On her final day shooting Game of Thrones, in Northern Ireland last year, Williams was still in her no-crying phase. She felt numb. “I went back into my trailer after we wrapped,” she says. “I took a shower, ’cause I was dirty. Arya is always dirty.” She stood outside, washed clean of Arya Stark, taking in “really glorious sunshine, the nicest day.” She went into the assistant directors’ trailer and grabbed a beer as the crew officially marked the end of the line: “This is a wrap on Game of Thrones.”



“I didn’t go out that night,” Williams says, “because I didn’t want to say goodbye to everyone again. You can’t be like ‘Goodbye forever’ to this show. You can’t put that weight on any day. It’s like a divorce. It takes a very long time.”
“I feel very satisfied with the ending of the entire show,” she says. “Every story arc came to a really good close.” (Williams offers a cryptic hint: “After I read Season Eight, I watched Season One — there’s a lot of similarities.”) For whatever clues it may offer, Benioff and Weiss mentioned two finales they admire: “Breaking Bad stuck the landing. We always talk about the Sopranos ending — as controversial as it may have been at the time, it’s hard to imagine a better ending for that show, or any show.”
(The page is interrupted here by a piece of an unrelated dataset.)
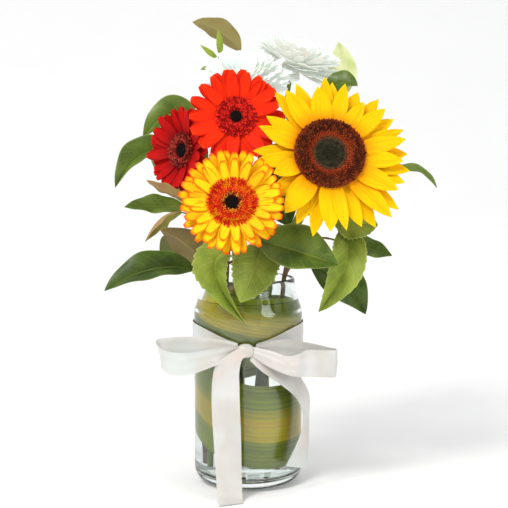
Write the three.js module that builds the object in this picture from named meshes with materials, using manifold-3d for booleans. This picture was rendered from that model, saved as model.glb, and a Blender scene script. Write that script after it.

Whatever happens, at least we got to see Sansa and Arya Stark together again, safe at home — however briefly. “Sansa, this whole show, the only reason she has willed herself to survive is for her family,” says Turner, who has a ‘The Pack Survives’ tattoo, quoting the show. “The power of family and unity is so strong that it can keep people alive. That’s the biggest thing I’ve taken away from the show: Family is everything.” She smiles, sitting in her bowling-alley throne, vaping. “I think Papa Stark would be very proud of us,” she says.